So I am writing custom dataset for medical images, with .nii (NIFTI1 format), but there is a confusion.
My dataloader returns the shape torch.Size (1,1,256,256,51)
. But NIFTI volumes use anatomical axes, different coordinate system, so it doesn’t make any sense to permute the axes, which I normally would with volume made of 2D images each stored separately in local drive with 51 slice images (or depth), as Conv3D follows the convention (N,C,D,H,W).
so torch.Size (1,1,256,256,51)
(ordinarily 51 would be the depth) doesn’t follow the convention (N,C,D,H,W)

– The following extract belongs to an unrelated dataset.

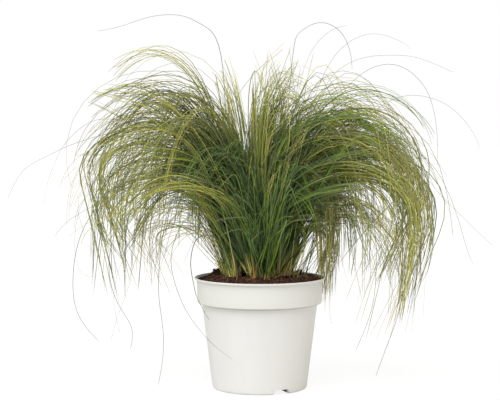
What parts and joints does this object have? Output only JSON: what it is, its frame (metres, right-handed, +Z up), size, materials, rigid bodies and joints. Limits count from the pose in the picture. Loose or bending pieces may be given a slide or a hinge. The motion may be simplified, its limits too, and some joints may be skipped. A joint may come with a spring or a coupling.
{
  "type": "potted ornamental grass",
  "caption": "Clump of fine grass that fans out, arches to both sides and hangs, in dark soil in a plain round white plant pot with a wide rim band.",
  "frame": {"origin": "on the pot's vertical axis, at the surface that the pot stands on", "axes": "+Z up, the grass fans out to +X and -X, and the front that the picture shows faces -Y"},
  "size_m": [0.612, 0.282, 0.4886],
  "materials": {
    "pot": "satin",
    "soil": "matte",
    "green_grass": "satin",
    "arching_grass": "satin",
    "dry_blades": "matte"
  },
  "bodies": {
    "root": {"back_inner_1": "green_grass", "back_inner_2": "green_grass", "back_outer_1": "green_grass", "back_outer_2": "green_grass", "crown_left_1": "green_grass", "crown_left_2": "green_grass", "crown_right_1": "green_grass", "crown_right_2": "green_grass", "crown_right_3": "green_grass", "front_inner_1": "green_grass", "front_inner_2": "green_grass", "front_inner_3": "green_grass", "front_outer_1": "green_grass", "front_outer_2": "green_grass", "left_arch_1": "arching_grass", "left_arch_2": "arching_grass", "left_arch_3": "arching_grass", "left_arch_4": "arching_grass", "left_low_1": "green_grass", "left_low_2": "green_grass", "left_low_3": "green_grass", "left_middle_1": "green_grass", "left_middle_2": "green_grass", "left_middle_3": "green_grass", "left_middle_4": "green_grass", "left_top_1": "arching_grass", "left_top_2": "arching_grass", "left_top_3": "arching_grass", "left_top_4": "arching_grass", "pot": "pot", "right_arch_1": "arching_grass", "right_arch_2": "arching_grass", "right_arch_3": "arching_grass", "right_arch_4": "arching_grass", "right_low_1": "green_grass", "right_low_2": "green_grass", "right_low_3": "green_grass", "right_middle_1": "green_grass", "right_middle_2": "green_grass", "right_middle_3": "green_grass", "right_middle_4": "green_grass", "right_top_1": "arching_grass", "right_top_2": "arching_grass", "right_top_3": "arching_grass", "right_top_4": "arching_grass", "rim_tuft": "arching_grass", "soil": "soil", "stray_before_pot": "dry_blades", "stray_far_left": "dry_blades", "stray_far_right": "dry_blades", "stray_high_right": "dry_blades", "stray_left_back": "dry_blades", "stray_left_curtain": "dry_blades", "stray_left_front": "dry_blades", "stray_right_front": "dry_blades", "stray_right_low": "dry_blades", "stray_top_left": "dry_blades", "stray_top_loop": "dry_blades", "stray_top_right": "dry_blades"}
  },
  "joints": []
}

, but I should not permute the axes as the data uses entirely different coordinate system ?
In pytorch 3d convolution layer naming of the 3 dimensions you do convolution on is not really important (e.g. this layer doesn't really have a special treatment for depth compared to height). All difference is coming from kernel_size argument (and also padding if you use that). If you permute the dimensions and correspondingly permute the kernel_size parameters nothing will really change. So you can either permute your input's dimensions using e.g. x.permute(0, 1, 4, 2, 3)
or continue using your initial tensor with depth as the last dimension.
Just to clarify - if you wanted to use kernel_size=(2, 10, 10)
on your DxHxW image, now you can instead to use kernel_size=(10, 10, 2)
on your HxWxD image. If you want all your code explicitly assume that dimension order is always D, H, W then you can create tensor with permuted dimensions using x.permute(0, 1, 4, 2, 3)
.
Let me know if I somehow misunderstand the problem you have.